→ **WHAT YOU NEED TO DO**: Starting at the line containing "attach(piece, BODY)", copy each line exactly, ending with the line containing "return places, np.array(tops), np.array(feet)". Leave out everything else.

→ **MATERIAL FOR THIS TASK**:
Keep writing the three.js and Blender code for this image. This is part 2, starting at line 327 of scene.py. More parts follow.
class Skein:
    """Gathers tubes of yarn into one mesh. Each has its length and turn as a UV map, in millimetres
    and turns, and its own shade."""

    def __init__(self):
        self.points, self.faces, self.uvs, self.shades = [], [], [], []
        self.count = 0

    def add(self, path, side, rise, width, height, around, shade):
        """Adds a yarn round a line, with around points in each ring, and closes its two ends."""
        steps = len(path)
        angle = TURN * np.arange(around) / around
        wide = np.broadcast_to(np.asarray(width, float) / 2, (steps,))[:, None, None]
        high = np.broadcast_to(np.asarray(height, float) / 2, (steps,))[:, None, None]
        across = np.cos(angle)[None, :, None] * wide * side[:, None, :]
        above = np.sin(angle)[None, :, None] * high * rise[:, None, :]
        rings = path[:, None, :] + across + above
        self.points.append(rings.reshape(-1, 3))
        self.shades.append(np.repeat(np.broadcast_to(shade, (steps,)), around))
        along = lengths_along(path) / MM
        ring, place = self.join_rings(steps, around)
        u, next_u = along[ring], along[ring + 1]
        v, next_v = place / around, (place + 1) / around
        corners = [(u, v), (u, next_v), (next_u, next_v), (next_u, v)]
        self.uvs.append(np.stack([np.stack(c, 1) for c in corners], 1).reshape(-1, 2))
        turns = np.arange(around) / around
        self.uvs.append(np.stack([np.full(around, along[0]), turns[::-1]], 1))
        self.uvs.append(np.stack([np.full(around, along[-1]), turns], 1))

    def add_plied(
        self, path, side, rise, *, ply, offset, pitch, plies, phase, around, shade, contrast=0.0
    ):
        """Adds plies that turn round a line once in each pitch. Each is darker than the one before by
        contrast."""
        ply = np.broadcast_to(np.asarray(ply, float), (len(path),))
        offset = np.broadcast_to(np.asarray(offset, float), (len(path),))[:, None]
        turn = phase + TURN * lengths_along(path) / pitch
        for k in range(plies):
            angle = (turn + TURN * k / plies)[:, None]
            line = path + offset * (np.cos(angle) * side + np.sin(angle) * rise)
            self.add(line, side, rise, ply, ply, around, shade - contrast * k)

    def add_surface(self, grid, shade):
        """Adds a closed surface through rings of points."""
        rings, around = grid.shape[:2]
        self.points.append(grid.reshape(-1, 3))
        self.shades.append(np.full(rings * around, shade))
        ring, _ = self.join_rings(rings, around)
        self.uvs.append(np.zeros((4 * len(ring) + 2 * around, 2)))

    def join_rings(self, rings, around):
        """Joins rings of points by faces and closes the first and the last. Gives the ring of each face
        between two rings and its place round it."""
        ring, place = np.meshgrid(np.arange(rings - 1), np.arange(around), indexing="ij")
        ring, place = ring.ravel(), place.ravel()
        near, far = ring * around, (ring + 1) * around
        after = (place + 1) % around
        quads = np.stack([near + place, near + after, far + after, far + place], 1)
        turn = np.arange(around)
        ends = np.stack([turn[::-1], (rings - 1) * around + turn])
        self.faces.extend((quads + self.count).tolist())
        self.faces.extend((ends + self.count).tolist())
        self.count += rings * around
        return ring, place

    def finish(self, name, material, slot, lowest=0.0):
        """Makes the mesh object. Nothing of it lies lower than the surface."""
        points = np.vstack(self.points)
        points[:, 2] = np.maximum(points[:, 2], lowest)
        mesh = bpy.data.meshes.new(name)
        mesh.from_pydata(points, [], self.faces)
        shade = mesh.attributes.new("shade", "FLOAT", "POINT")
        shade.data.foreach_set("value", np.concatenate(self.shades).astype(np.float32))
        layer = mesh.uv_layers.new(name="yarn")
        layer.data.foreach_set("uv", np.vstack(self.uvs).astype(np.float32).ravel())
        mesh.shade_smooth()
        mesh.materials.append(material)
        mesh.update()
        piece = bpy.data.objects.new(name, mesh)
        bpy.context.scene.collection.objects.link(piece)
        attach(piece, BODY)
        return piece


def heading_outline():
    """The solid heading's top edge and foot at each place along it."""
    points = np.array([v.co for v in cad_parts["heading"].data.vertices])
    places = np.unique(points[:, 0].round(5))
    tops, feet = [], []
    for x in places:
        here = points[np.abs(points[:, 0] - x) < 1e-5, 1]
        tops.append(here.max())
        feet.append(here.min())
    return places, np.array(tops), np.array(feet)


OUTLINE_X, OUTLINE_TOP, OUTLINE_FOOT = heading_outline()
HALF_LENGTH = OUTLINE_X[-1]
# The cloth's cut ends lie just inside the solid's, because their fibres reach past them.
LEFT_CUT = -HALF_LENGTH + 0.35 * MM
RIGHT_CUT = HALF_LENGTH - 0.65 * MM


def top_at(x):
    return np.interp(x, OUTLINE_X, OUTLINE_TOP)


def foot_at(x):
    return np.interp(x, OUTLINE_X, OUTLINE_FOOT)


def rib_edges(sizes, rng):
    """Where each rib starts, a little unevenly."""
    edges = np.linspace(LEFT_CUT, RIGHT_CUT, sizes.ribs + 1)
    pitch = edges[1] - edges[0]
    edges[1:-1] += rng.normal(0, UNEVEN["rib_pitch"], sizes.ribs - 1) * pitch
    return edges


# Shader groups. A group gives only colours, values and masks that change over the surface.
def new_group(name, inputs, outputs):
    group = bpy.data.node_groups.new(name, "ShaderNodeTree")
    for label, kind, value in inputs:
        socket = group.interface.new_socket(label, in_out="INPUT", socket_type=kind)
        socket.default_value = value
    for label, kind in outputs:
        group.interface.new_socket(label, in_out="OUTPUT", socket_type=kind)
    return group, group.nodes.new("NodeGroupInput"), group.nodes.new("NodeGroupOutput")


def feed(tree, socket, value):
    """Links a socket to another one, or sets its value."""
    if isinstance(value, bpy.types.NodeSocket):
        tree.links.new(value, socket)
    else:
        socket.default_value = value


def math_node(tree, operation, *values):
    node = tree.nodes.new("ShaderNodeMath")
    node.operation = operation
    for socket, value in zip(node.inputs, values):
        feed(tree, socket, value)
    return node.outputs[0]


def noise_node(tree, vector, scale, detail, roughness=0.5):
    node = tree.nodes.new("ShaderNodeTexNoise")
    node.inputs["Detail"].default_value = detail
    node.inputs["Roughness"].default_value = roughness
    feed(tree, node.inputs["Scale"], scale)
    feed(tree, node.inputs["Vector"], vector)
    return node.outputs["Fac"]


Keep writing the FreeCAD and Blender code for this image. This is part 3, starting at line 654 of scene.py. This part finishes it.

→ **RESULT OF THIS EXERCISE**:
        attach(piece, BODY)
        return piece


def heading_outline():
    """The solid heading's top edge and foot at each place along it."""
    points = np.array([v.co for v in cad_parts["heading"].data.vertices])
    places = np.unique(points[:, 0].round(5))
    tops, feet = [], []
    for x in places:
        here = points[np.abs(points[:, 0] - x) < 1e-5, 1]
        tops.append(here.max())
        feet.append(here.min())
    return places, np.array(tops), np.array(feet)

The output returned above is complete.